GR 34463; (September, 1977) (Digest)
G.R. No. L-34463 September 27, 1977
ROSALINA TONGSON, applicant-appellee, vs. DIRECTOR OF FORESTRY, ET AL., oppositors-appellants, MACARIO BERMEJO, ETC., oppositor.
FACTS
Rosalina Tongson applied for registration of title over Lot 855 of the Pilar cadastral survey. The Director of Forestry opposed, claiming the lot was part of the inalienable timberland or public forest. Oppositor Macario Bermejo, as judicial administrator of the estate of Santiago M. Bermejo, also opposed, asserting ownership through acquisitive prescription. The trial court dismissed Tongson’s application and upheld Bermejo’s claim, finding the land was not forestal but disposable agricultural land. The Director of Forestry appealed, arguing the land, originally mangrove swamps, remained part of the public forest domain under the Administrative Code of 1917 and was thus not subject to private appropriation.
The trial court’s factual findings established a chain of possession since 1905. Francisco Borja possessed the land, cut trees for firewood, and operated a salt factory. Upon his death, his son Arturo Borja continued possession until 1910. Antero Borja sold the land to Deogracias Gayacao in 1917, who later sold it to Santiago M. Bermejo in 1940. The Bermejo estate possessed the land openly, continuously, and adversely. By 1953, Macario Bermejo converted it into a fishpond, later leasing it out. The court found possession by Bermejo and his predecessors-in-interest to be peaceful, open, continuous, adverse, and in the concept of owner for over fifty years.
ISSUE
Whether a parcel of land, originally mangrove swamps but converted into a fishpond and possessed privately since 1905, forms part of the inalienable public forest or is disposable agricultural land subject to registration.
RULING
The Supreme Court affirmed the trial court’s decision, ruling the land was alienable and registrable in favor of oppositor Macario Bermejo. The legal logic proceeds from two key points. First, the Court deferred to the trial court’s factual findings, which are conclusive absent a showing of grave error. The court found the land was not forestal in character, as the mangrove trees were small, sparse, and fit only for firewood, not of commercial lumber value. Such land does not form part of the public forest domain.

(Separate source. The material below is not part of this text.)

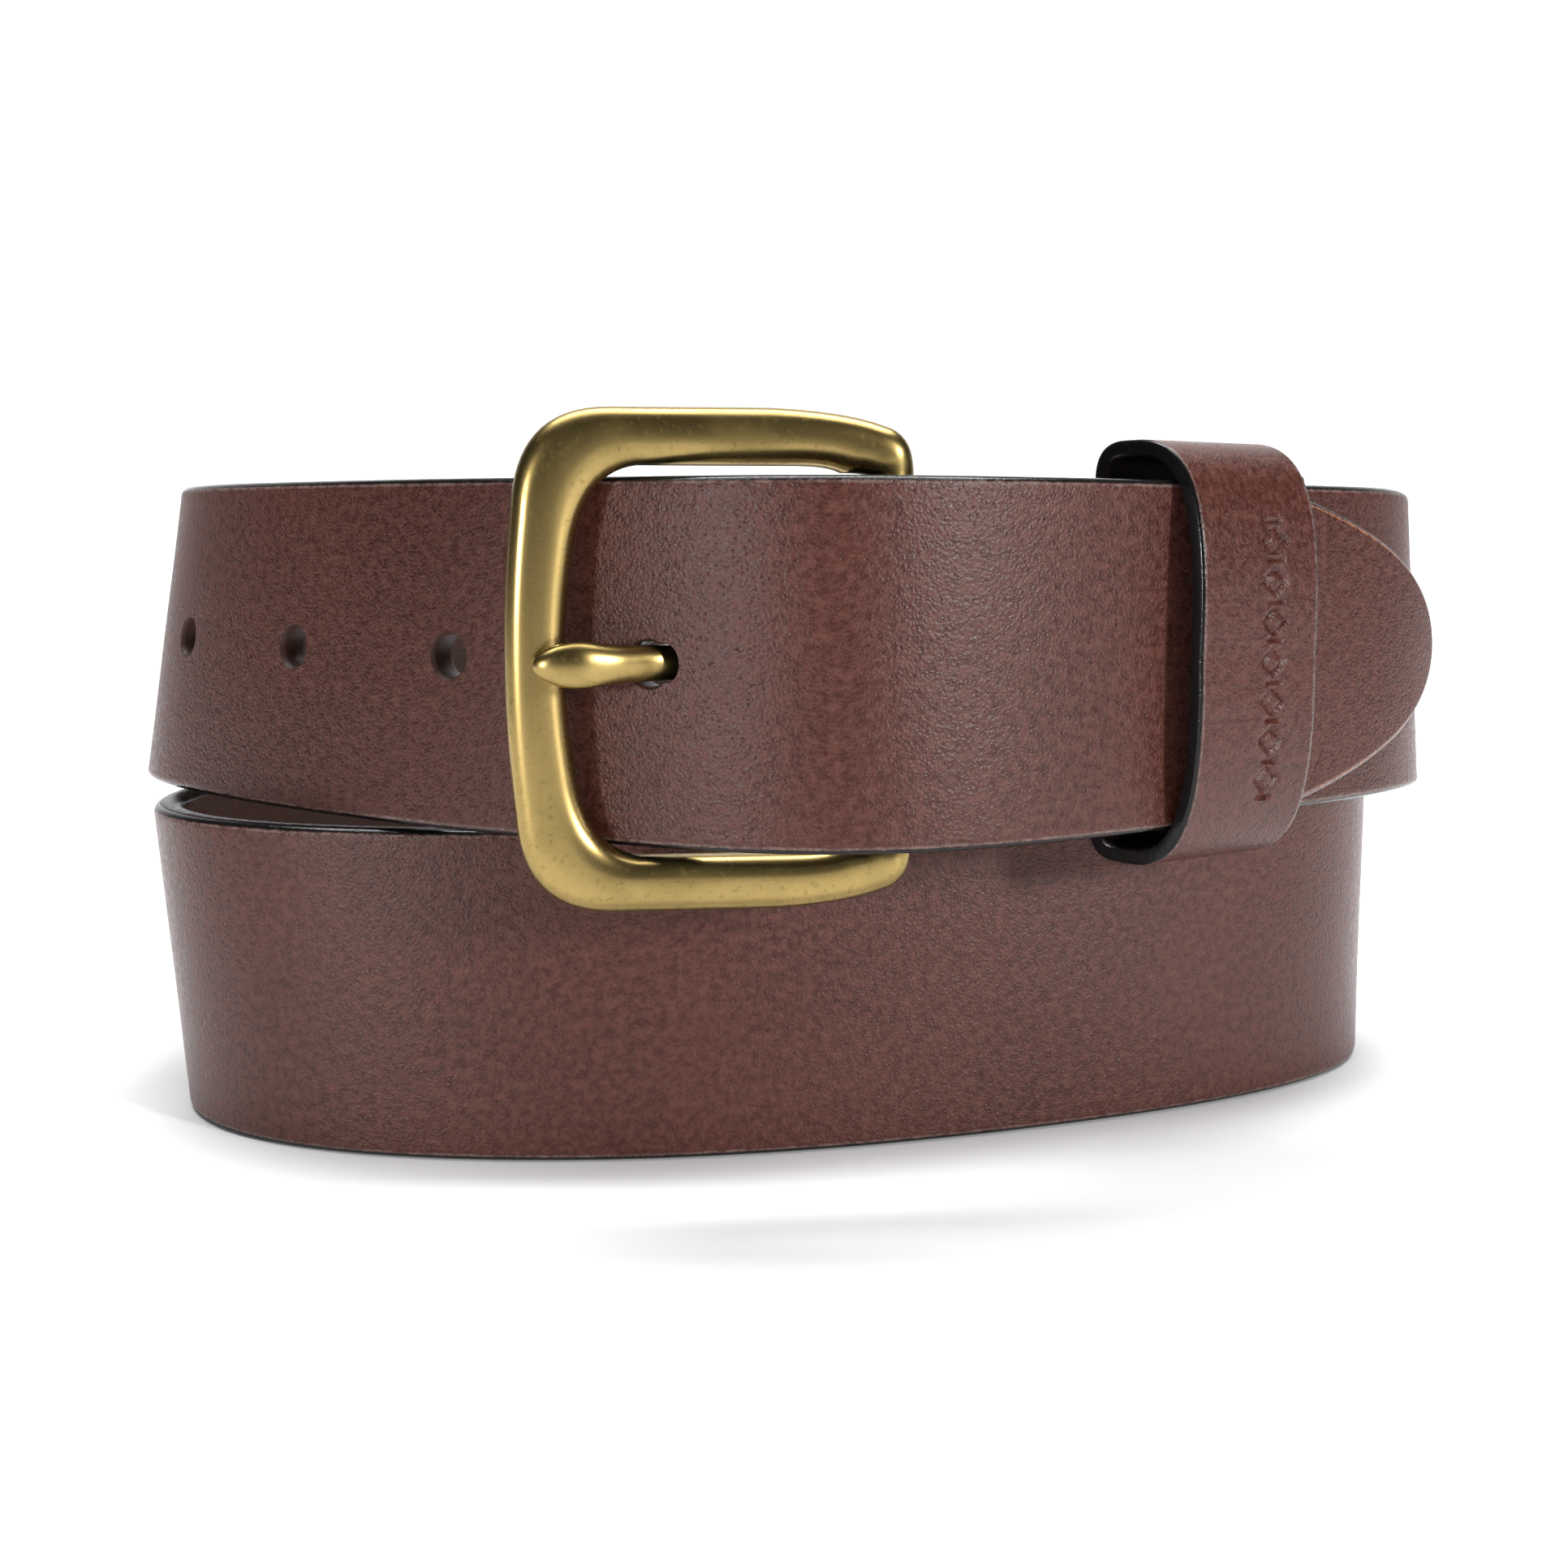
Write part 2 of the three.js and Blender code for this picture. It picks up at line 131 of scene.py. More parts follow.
def addNode(tree, kind, inputs=None, **settings):
    node = tree.nodes.new("ShaderNode" + kind)
    for key, value in settings.items():
        setattr(node, key, value)
    setInputs(tree, node, inputs or {})
    return node


def calc(tree, operation, a, b=None, c=None, clamp=False):
    values = {i: v for i, v in enumerate((a, b, c)) if v is not None}
    return addNode(tree, "Math", values, operation=operation, use_clamp=clamp).outputs[0]


def remap(tree, value, low, high, toLow=0.0, toHigh=1.0):
    return addNode(tree, "MapRange", {
        "Value": value, "From Min": low, "From Max": high, "To Min": toLow, "To Max": toHigh,
    }, interpolation_type="SMOOTHSTEP").outputs["Result"]


def mixColour(tree, factor, a, b):
    return addNode(tree, "Mix", {0: factor, 6: a, 7: b}, data_type="RGBA").outputs[2]


def rgb(r, g, b):
    return (r, g, b, 1)


def newGroup(name, inputs, outputs):
    group = bpy.data.node_groups.new(name, "ShaderNodeTree")
    for socketName, kind, default in inputs:
        socket = group.interface.new_socket(
            name=socketName, in_out="INPUT", socket_type="NodeSocket" + kind)
        if default is not None:
            socket.default_value = default
    for socketName, kind in outputs:
        group.interface.new_socket(name=socketName, in_out="OUTPUT", socket_type="NodeSocket" + kind)
    source = group.nodes.new("NodeGroupInput").outputs
    sink = group.nodes.new("NodeGroupOutput").inputs
    return group, source, sink


def useGroup(tree, group, inputs):
    node = tree.nodes.new("ShaderNodeGroup")
    node.node_tree = group
    setInputs(tree, node, inputs)
    return node.outputs


def newMaterial(name):
    material = bpy.data.materials.new(name)
    material.use_nodes = True
    tree = material.node_tree
    return material, tree, tree.nodes["Principled BSDF"]


# Shared effects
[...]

Second, on the legal argument, the Court held that even assuming the land was originally mangrove swamps, it was not automatically classified as inalienable public forest. Citing established jurisprudence, notably Jocson v. Director of Forestry (1919) and Garchitorena Vda. de Contrera v. Obias (1933), the Court ruled that mangrove lands are not forest lands under the Act of Congress of July 1, 1902 (the Philippine Bill of 1902), which governed public land classification at the inception of the possession in 1905. The Act classified public lands only as timber, mineral, or agricultural; lands not timber or mineral were necessarily agricultural. The subsequent inclusion of mangrove swamps in the definition of “public forest” under the Administrative Code of 1917 could not impair vested rights that had accrued prior to its enactment. Since the possession and claims of ownership commenced in 1905, the applicable law was the 1902 Act, under which the land was agricultural. Therefore, the long, continuous, and adverse possession perfected a title by prescription. The appeal by the Director of Forestry lacked merit.